## Begin

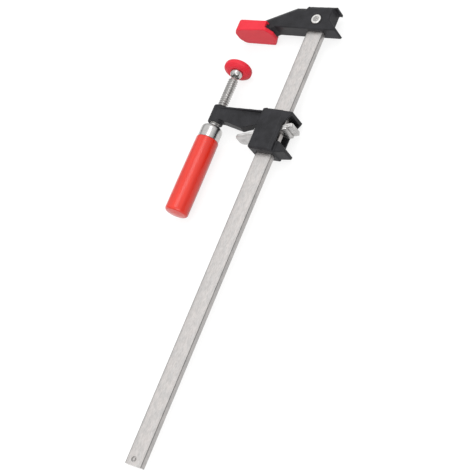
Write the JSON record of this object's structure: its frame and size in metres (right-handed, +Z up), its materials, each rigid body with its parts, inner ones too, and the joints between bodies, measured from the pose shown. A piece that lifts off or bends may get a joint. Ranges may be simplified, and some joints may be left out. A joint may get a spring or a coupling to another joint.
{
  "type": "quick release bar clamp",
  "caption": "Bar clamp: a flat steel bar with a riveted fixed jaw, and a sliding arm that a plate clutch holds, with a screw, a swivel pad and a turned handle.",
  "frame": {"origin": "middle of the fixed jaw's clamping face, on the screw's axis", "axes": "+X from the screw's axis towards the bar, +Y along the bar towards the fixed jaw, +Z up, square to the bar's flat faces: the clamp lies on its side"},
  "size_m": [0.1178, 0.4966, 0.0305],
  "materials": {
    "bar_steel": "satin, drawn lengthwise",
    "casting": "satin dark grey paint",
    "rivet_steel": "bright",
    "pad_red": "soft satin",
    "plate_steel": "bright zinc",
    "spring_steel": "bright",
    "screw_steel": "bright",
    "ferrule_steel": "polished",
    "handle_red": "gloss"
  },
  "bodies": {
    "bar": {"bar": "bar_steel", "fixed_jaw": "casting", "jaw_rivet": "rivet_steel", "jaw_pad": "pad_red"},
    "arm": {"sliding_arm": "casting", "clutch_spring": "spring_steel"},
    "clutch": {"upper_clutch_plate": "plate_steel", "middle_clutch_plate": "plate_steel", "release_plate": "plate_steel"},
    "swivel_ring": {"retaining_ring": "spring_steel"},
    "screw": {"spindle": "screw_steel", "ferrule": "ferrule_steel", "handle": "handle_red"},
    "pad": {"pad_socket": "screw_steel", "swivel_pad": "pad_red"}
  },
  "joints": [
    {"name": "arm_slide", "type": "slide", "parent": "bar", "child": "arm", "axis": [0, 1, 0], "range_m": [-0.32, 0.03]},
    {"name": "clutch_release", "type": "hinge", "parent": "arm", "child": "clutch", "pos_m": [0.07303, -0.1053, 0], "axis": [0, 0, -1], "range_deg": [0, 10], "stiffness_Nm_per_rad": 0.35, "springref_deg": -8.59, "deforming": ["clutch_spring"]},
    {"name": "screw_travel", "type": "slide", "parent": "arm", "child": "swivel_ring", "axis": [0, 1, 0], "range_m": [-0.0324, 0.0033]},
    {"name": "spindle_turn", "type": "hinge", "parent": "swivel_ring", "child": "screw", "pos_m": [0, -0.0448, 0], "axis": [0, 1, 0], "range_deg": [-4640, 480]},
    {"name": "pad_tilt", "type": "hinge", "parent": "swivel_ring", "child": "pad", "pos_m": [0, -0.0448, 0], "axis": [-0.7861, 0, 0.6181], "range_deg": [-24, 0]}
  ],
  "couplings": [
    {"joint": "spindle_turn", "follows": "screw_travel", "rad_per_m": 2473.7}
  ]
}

## End

AIM OF THE EXERCISE =>
Extract the full listing and reproduce each line exactly.

CORRECT OUTPUT =>
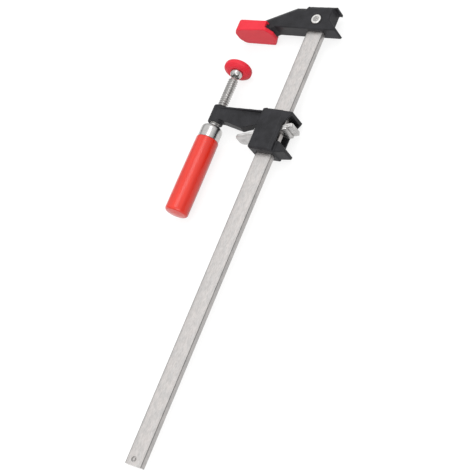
Write the JSON record of this object's structure: its frame and size in metres (right-handed, +Z up), its materials, each rigid body with its parts, inner ones too, and the joints between bodies, measured from the pose shown. A piece that lifts off or bends may get a joint. Ranges may be simplified, and some joints may be left out. A joint may get a spring or a coupling to another joint.
{
  "type": "quick release bar clamp",
  "caption": "Bar clamp: a flat steel bar with a riveted fixed jaw, and a sliding arm that a plate clutch holds, with a screw, a swivel pad and a turned handle.",
  "frame": {"origin": "middle of the fixed jaw's clamping face, on the screw's axis", "axes": "+X from the screw's axis towards the bar, +Y along the bar towards the fixed jaw, +Z up, square to the bar's flat faces: the clamp lies on its side"},
  "size_m": [0.1178, 0.4966, 0.0305],
  "materials": {
    "bar_steel": "satin, drawn lengthwise",
    "casting": "satin dark grey paint",
    "rivet_steel": "bright",
    "pad_red": "soft satin",
    "plate_steel": "bright zinc",
    "spring_steel": "bright",
    "screw_steel": "bright",
    "ferrule_steel": "polished",
    "handle_red": "gloss"
  },
  "bodies": {
    "bar": {"bar": "bar_steel", "fixed_jaw": "casting", "jaw_rivet": "rivet_steel", "jaw_pad": "pad_red"},
    "arm": {"sliding_arm": "casting", "clutch_spring": "spring_steel"},
    "clutch": {"upper_clutch_plate": "plate_steel", "middle_clutch_plate": "plate_steel", "release_plate": "plate_steel"},
    "swivel_ring": {"retaining_ring": "spring_steel"},
    "screw": {"spindle": "screw_steel", "ferrule": "ferrule_steel", "handle": "handle_red"},
    "pad": {"pad_socket": "screw_steel", "swivel_pad": "pad_red"}
  },
  "joints": [
    {"name": "arm_slide", "type": "slide", "parent": "bar", "child": "arm", "axis": [0, 1, 0], "range_m": [-0.32, 0.03]},
    {"name": "clutch_release", "type": "hinge", "parent": "arm", "child": "clutch", "pos_m": [0.07303, -0.1053, 0], "axis": [0, 0, -1], "range_deg": [0, 10], "stiffness_Nm_per_rad": 0.35, "springref_deg": -8.59, "deforming": ["clutch_spring"]},
    {"name": "screw_travel", "type": "slide", "parent": "arm", "child": "swivel_ring", "axis": [0, 1, 0], "range_m": [-0.0324, 0.0033]},
    {"name": "spindle_turn", "type": "hinge", "parent": "swivel_ring", "child": "screw", "pos_m": [0, -0.0448, 0], "axis": [0, 1, 0], "range_deg": [-4640, 480]},
    {"name": "pad_tilt", "type": "hinge", "parent": "swivel_ring", "child": "pad", "pos_m": [0, -0.0448, 0], "axis": [-0.7861, 0, 0.6181], "range_deg": [-24, 0]}
  ],
  "couplings": [
    {"joint": "spindle_turn", "follows": "screw_travel", "rad_per_m": 2473.7}
  ]
}